** START RECORDED INFORMATION **
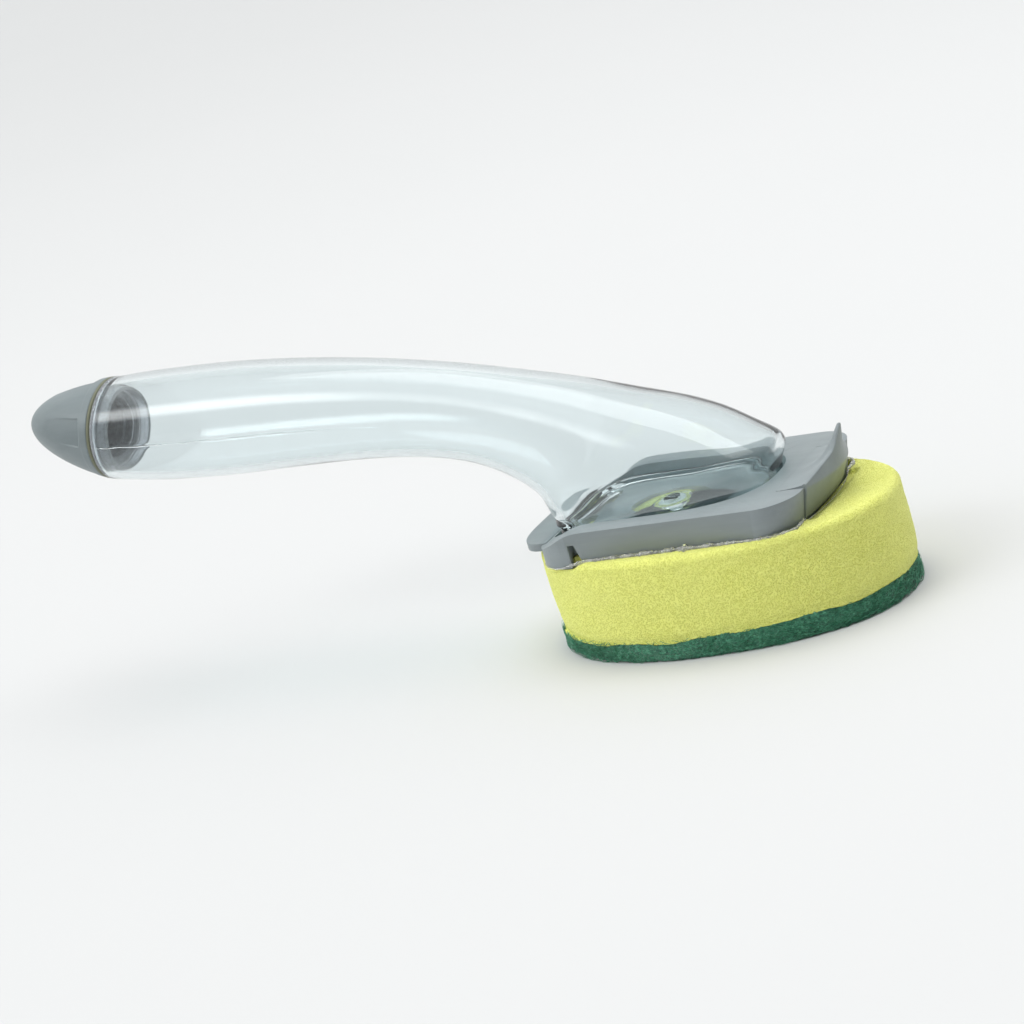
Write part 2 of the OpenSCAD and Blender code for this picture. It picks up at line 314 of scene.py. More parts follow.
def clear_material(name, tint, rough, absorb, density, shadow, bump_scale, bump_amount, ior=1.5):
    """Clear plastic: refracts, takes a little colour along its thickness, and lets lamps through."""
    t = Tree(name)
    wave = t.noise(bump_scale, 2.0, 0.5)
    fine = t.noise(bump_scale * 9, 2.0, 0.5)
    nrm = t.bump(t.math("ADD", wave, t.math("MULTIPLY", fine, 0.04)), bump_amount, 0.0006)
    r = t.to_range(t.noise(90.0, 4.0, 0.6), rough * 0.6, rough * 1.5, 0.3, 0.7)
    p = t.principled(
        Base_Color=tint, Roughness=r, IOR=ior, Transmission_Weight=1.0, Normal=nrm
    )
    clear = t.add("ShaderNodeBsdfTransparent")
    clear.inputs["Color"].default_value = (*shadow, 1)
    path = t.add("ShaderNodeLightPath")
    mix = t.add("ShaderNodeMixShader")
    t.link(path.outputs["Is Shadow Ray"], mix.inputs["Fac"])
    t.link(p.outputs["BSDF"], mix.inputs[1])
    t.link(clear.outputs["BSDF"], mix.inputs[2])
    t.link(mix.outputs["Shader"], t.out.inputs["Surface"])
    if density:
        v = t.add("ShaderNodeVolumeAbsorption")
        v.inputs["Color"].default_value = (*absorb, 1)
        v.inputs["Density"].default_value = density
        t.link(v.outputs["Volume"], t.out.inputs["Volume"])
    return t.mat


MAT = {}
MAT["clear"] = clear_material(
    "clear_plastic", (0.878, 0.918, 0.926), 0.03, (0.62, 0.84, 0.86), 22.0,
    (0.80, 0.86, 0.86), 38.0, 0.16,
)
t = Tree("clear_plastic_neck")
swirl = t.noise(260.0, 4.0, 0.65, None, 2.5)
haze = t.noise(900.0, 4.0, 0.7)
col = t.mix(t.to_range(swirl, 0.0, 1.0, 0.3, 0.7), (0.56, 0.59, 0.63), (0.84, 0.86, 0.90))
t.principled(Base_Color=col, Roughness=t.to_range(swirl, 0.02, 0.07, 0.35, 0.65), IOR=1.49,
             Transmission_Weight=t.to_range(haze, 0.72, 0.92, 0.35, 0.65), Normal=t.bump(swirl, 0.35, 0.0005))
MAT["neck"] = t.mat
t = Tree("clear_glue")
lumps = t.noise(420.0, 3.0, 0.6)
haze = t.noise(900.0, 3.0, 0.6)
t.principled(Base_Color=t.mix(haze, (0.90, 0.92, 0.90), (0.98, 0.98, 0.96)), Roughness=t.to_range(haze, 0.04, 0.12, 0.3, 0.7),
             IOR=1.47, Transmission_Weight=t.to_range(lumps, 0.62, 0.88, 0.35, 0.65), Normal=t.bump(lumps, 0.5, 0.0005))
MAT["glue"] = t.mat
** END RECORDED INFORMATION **
▸ **WORK TO COMPLETE**
Output all of the material exactly as written.

▸ **PROBLEM SOLUTION**
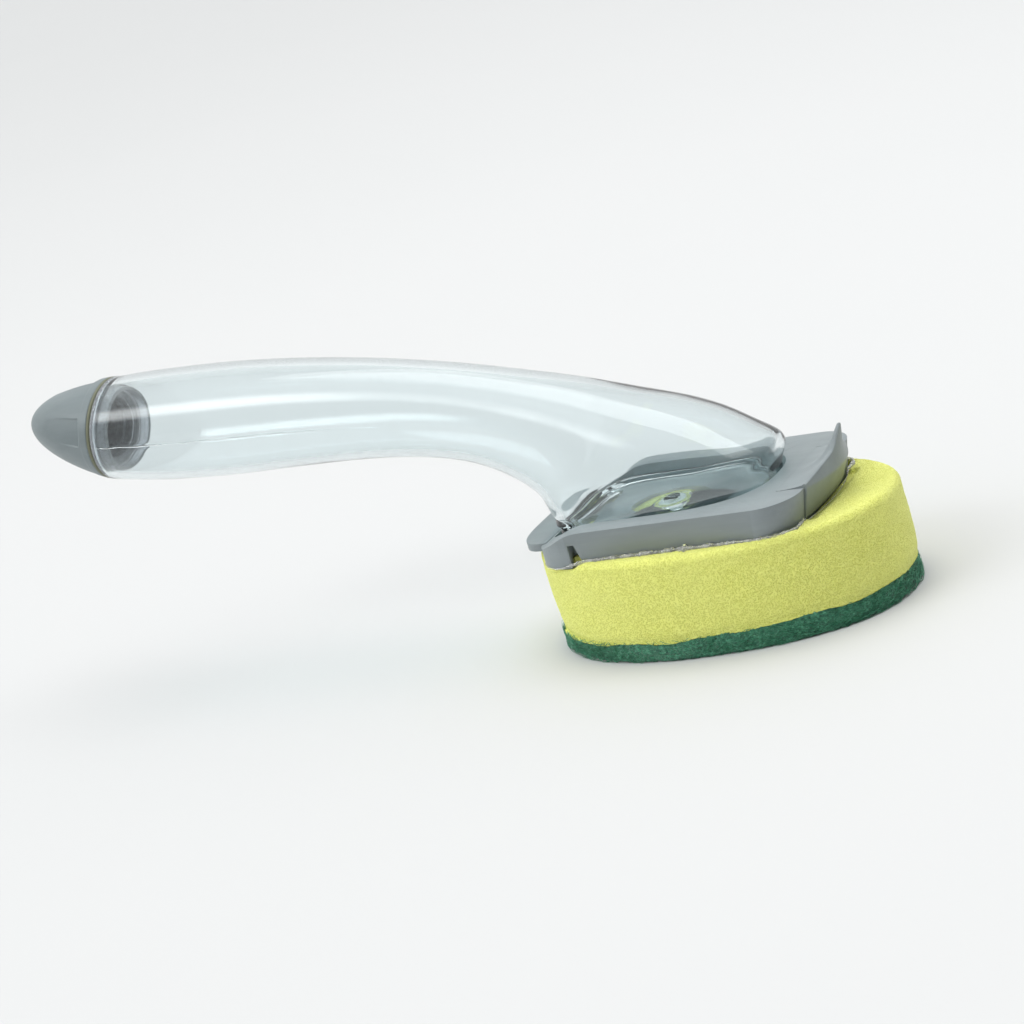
Write part 2 of the OpenSCAD and Blender code for this picture. It picks up at line 314 of scene.py. More parts follow.
def clear_material(name, tint, rough, absorb, density, shadow, bump_scale, bump_amount, ior=1.5):
    """Clear plastic: refracts, takes a little colour along its thickness, and lets lamps through."""
    t = Tree(name)
    wave = t.noise(bump_scale, 2.0, 0.5)
    fine = t.noise(bump_scale * 9, 2.0, 0.5)
    nrm = t.bump(t.math("ADD", wave, t.math("MULTIPLY", fine, 0.04)), bump_amount, 0.0006)
    r = t.to_range(t.noise(90.0, 4.0, 0.6), rough * 0.6, rough * 1.5, 0.3, 0.7)
    p = t.principled(
        Base_Color=tint, Roughness=r, IOR=ior, Transmission_Weight=1.0, Normal=nrm
    )
    clear = t.add("ShaderNodeBsdfTransparent")
    clear.inputs["Color"].default_value = (*shadow, 1)
    path = t.add("ShaderNodeLightPath")
    mix = t.add("ShaderNodeMixShader")
    t.link(path.outputs["Is Shadow Ray"], mix.inputs["Fac"])
    t.link(p.outputs["BSDF"], mix.inputs[1])
    t.link(clear.outputs["BSDF"], mix.inputs[2])
    t.link(mix.outputs["Shader"], t.out.inputs["Surface"])
    if density:
        v = t.add("ShaderNodeVolumeAbsorption")
        v.inputs["Color"].default_value = (*absorb, 1)
        v.inputs["Density"].default_value = density
        t.link(v.outputs["Volume"], t.out.inputs["Volume"])
    return t.mat


MAT = {}
MAT["clear"] = clear_material(
    "clear_plastic", (0.878, 0.918, 0.926), 0.03, (0.62, 0.84, 0.86), 22.0,
    (0.80, 0.86, 0.86), 38.0, 0.16,
)
t = Tree("clear_plastic_neck")
swirl = t.noise(260.0, 4.0, 0.65, None, 2.5)
haze = t.noise(900.0, 4.0, 0.7)
col = t.mix(t.to_range(swirl, 0.0, 1.0, 0.3, 0.7), (0.56, 0.59, 0.63), (0.84, 0.86, 0.90))
t.principled(Base_Color=col, Roughness=t.to_range(swirl, 0.02, 0.07, 0.35, 0.65), IOR=1.49,
             Transmission_Weight=t.to_range(haze, 0.72, 0.92, 0.35, 0.65), Normal=t.bump(swirl, 0.35, 0.0005))
MAT["neck"] = t.mat
t = Tree("clear_glue")
lumps = t.noise(420.0, 3.0, 0.6)
haze = t.noise(900.0, 3.0, 0.6)
t.principled(Base_Color=t.mix(haze, (0.90, 0.92, 0.90), (0.98, 0.98, 0.96)), Roughness=t.to_range(haze, 0.04, 0.12, 0.3, 0.7),
             IOR=1.47, Transmission_Weight=t.to_range(lumps, 0.62, 0.88, 0.35, 0.65), Normal=t.bump(lumps, 0.5, 0.0005))
MAT["glue"] = t.mat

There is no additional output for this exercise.